### SOURCE MATERIAL
-=-=-=-=-

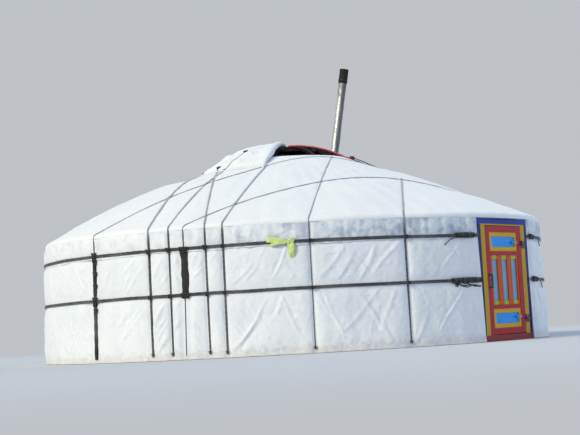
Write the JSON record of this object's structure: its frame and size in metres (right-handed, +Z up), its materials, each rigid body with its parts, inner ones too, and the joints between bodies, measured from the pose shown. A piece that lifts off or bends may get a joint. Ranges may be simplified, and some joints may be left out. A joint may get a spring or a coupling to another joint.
{
  "type": "yurt",
  "caption": "Round felt tent on a trellis wall: low cone roof, arched crown with a folded flap, rope girdles, a painted hinged door and a stove pipe.",
  "frame": {"origin": "middle of the ground circle, at ground level", "axes": "+Z up, the doorway looks towards -Y, +X to the right of somebody looking in at the door"},
  "size_m": [6.1926, 6.1513, 3.5214],
  "materials": {
    "crown_paint": "painted orange red, worn at the edges",
    "post_paint": "painted orange red",
    "trellis_lath": "red brown stained willow laths",
    "pole_paint": "painted orange red poles",
    "felt": "pressed sheep wool felt, off white",
    "wall_cloth": "white cotton canvas, creased",
    "roof_cloth": "white cotton canvas, sewn panels",
    "flap_cloth": "white canvas over felt, turned back",
    "girdle_rope": "dark twisted horsehair rope",
    "roof_rope": "grey and dark twisted hair rope",
    "strap": "black woven webbing",
    "ribbon": "yellow green cloth strip, tied",
    "door_navy": "dark blue gloss paint",
    "door_sill": "dark red paint, scuffed",
    "door_gold": "golden yellow paint",
    "iron": "forged, blackened",
    "leaf_crimson": "crimson gloss paint",
    "leaf_azure": "azure blue paint",
    "leaf_sky": "light blue paint",
    "leaf_orange": "orange paint",
    "pipe_zinc": "galvanised sheet",
    "pipe_soot": "covered with soot"
  },
  "bodies": {
    "tent": {"crown_ring": "crown_paint", "crown_ribs": "crown_paint", "crown_hoop": "crown_paint", "crown_boss": "crown_paint", "post_left": "post_paint", "post_right": "post_paint", "trellis_1": "trellis_lath", "trellis_2": "trellis_lath", "trellis_3": "trellis_lath", "trellis_4": "trellis_lath", "trellis_5": "trellis_lath", "roof_poles_1": "pole_paint", "roof_poles_2": "pole_paint", "roof_poles_3": "pole_paint", "roof_poles_4": "pole_paint", "roof_poles_5": "pole_paint", "roof_poles_door": "pole_paint", "wall_felt_1": "felt", "wall_felt_2": "felt", "wall_felt_3": "felt", "wall_felt_4": "felt", "wall_felt_5": "felt", "roof_felt_front": "felt", "roof_felt_back": "felt", "wall_canvas": "wall_cloth", "roof_canvas": "roof_cloth", "crown_flap": "flap_cloth", "flap_fold": "flap_cloth", "girdle_upper": "girdle_rope", "girdle_lower": "girdle_rope", "roof_ropes_near": "roof_rope", "roof_ropes_far": "roof_rope", "flap_ropes": "roof_rope", "wall_strap": "strap", "ribbon": "ribbon", "door_jamb_left": "door_navy", "door_jamb_right": "door_navy", "door_lintel": "door_navy", "door_sill": "door_sill", "door_trim": "door_gold", "door_pintles": "iron", "pipe_lower": "pipe_zinc", "pipe_upper": "pipe_zinc", "pipe_cap": "pipe_soot", "pipe_plate": "pipe_zinc"},
    "leaf": {"leaf_frame": "leaf_crimson", "leaf_panels": "leaf_azure", "leaf_mouldings": "door_gold", "leaf_boards": "leaf_sky", "leaf_caps": "door_gold", "leaf_bars": "leaf_orange", "leaf_hinges": "iron", "leaf_handle": "iron"}
  },
  "joints": [
    {"name": "door_swing", "type": "hinge", "parent": "tent", "child": "leaf", "pos_m": [0.401, -3.029, 0.6], "axis": [0, 0, 1], "range_deg": [0, 105]}
  ]
}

-=-=-=-=-

### WRITTEN INSTRUCTION
Print the complete listing again, exactly as it stands.

### SOLVED PROBLEM
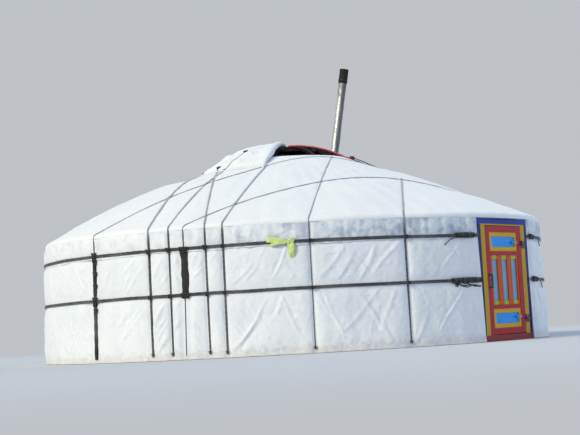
Write the JSON record of this object's structure: its frame and size in metres (right-handed, +Z up), its materials, each rigid body with its parts, inner ones too, and the joints between bodies, measured from the pose shown. A piece that lifts off or bends may get a joint. Ranges may be simplified, and some joints may be left out. A joint may get a spring or a coupling to another joint.
{
  "type": "yurt",
  "caption": "Round felt tent on a trellis wall: low cone roof, arched crown with a folded flap, rope girdles, a painted hinged door and a stove pipe.",
  "frame": {"origin": "middle of the ground circle, at ground level", "axes": "+Z up, the doorway looks towards -Y, +X to the right of somebody looking in at the door"},
  "size_m": [6.1926, 6.1513, 3.5214],
  "materials": {
    "crown_paint": "painted orange red, worn at the edges",
    "post_paint": "painted orange red",
    "trellis_lath": "red brown stained willow laths",
    "pole_paint": "painted orange red poles",
    "felt": "pressed sheep wool felt, off white",
    "wall_cloth": "white cotton canvas, creased",
    "roof_cloth": "white cotton canvas, sewn panels",
    "flap_cloth": "white canvas over felt, turned back",
    "girdle_rope": "dark twisted horsehair rope",
    "roof_rope": "grey and dark twisted hair rope",
    "strap": "black woven webbing",
    "ribbon": "yellow green cloth strip, tied",
    "door_navy": "dark blue gloss paint",
    "door_sill": "dark red paint, scuffed",
    "door_gold": "golden yellow paint",
    "iron": "forged, blackened",
    "leaf_crimson": "crimson gloss paint",
    "leaf_azure": "azure blue paint",
    "leaf_sky": "light blue paint",
    "leaf_orange": "orange paint",
    "pipe_zinc": "galvanised sheet",
    "pipe_soot": "covered with soot"
  },
  "bodies": {
    "tent": {"crown_ring": "crown_paint", "crown_ribs": "crown_paint", "crown_hoop": "crown_paint", "crown_boss": "crown_paint", "post_left": "post_paint", "post_right": "post_paint", "trellis_1": "trellis_lath", "trellis_2": "trellis_lath", "trellis_3": "trellis_lath", "trellis_4": "trellis_lath", "trellis_5": "trellis_lath", "roof_poles_1": "pole_paint", "roof_poles_2": "pole_paint", "roof_poles_3": "pole_paint", "roof_poles_4": "pole_paint", "roof_poles_5": "pole_paint", "roof_poles_door": "pole_paint", "wall_felt_1": "felt", "wall_felt_2": "felt", "wall_felt_3": "felt", "wall_felt_4": "felt", "wall_felt_5": "felt", "roof_felt_front": "felt", "roof_felt_back": "felt", "wall_canvas": "wall_cloth", "roof_canvas": "roof_cloth", "crown_flap": "flap_cloth", "flap_fold": "flap_cloth", "girdle_upper": "girdle_rope", "girdle_lower": "girdle_rope", "roof_ropes_near": "roof_rope", "roof_ropes_far": "roof_rope", "flap_ropes": "roof_rope", "wall_strap": "strap", "ribbon": "ribbon", "door_jamb_left": "door_navy", "door_jamb_right": "door_navy", "door_lintel": "door_navy", "door_sill": "door_sill", "door_trim": "door_gold", "door_pintles": "iron", "pipe_lower": "pipe_zinc", "pipe_upper": "pipe_zinc", "pipe_cap": "pipe_soot", "pipe_plate": "pipe_zinc"},
    "leaf": {"leaf_frame": "leaf_crimson", "leaf_panels": "leaf_azure", "leaf_mouldings": "door_gold", "leaf_boards": "leaf_sky", "leaf_caps": "door_gold", "leaf_bars": "leaf_orange", "leaf_hinges": "iron", "leaf_handle": "iron"}
  },
  "joints": [
    {"name": "door_swing", "type": "hinge", "parent": "tent", "child": "leaf", "pos_m": [0.401, -3.029, 0.6], "axis": [0, 0, 1], "range_deg": [0, 105]}
  ]
}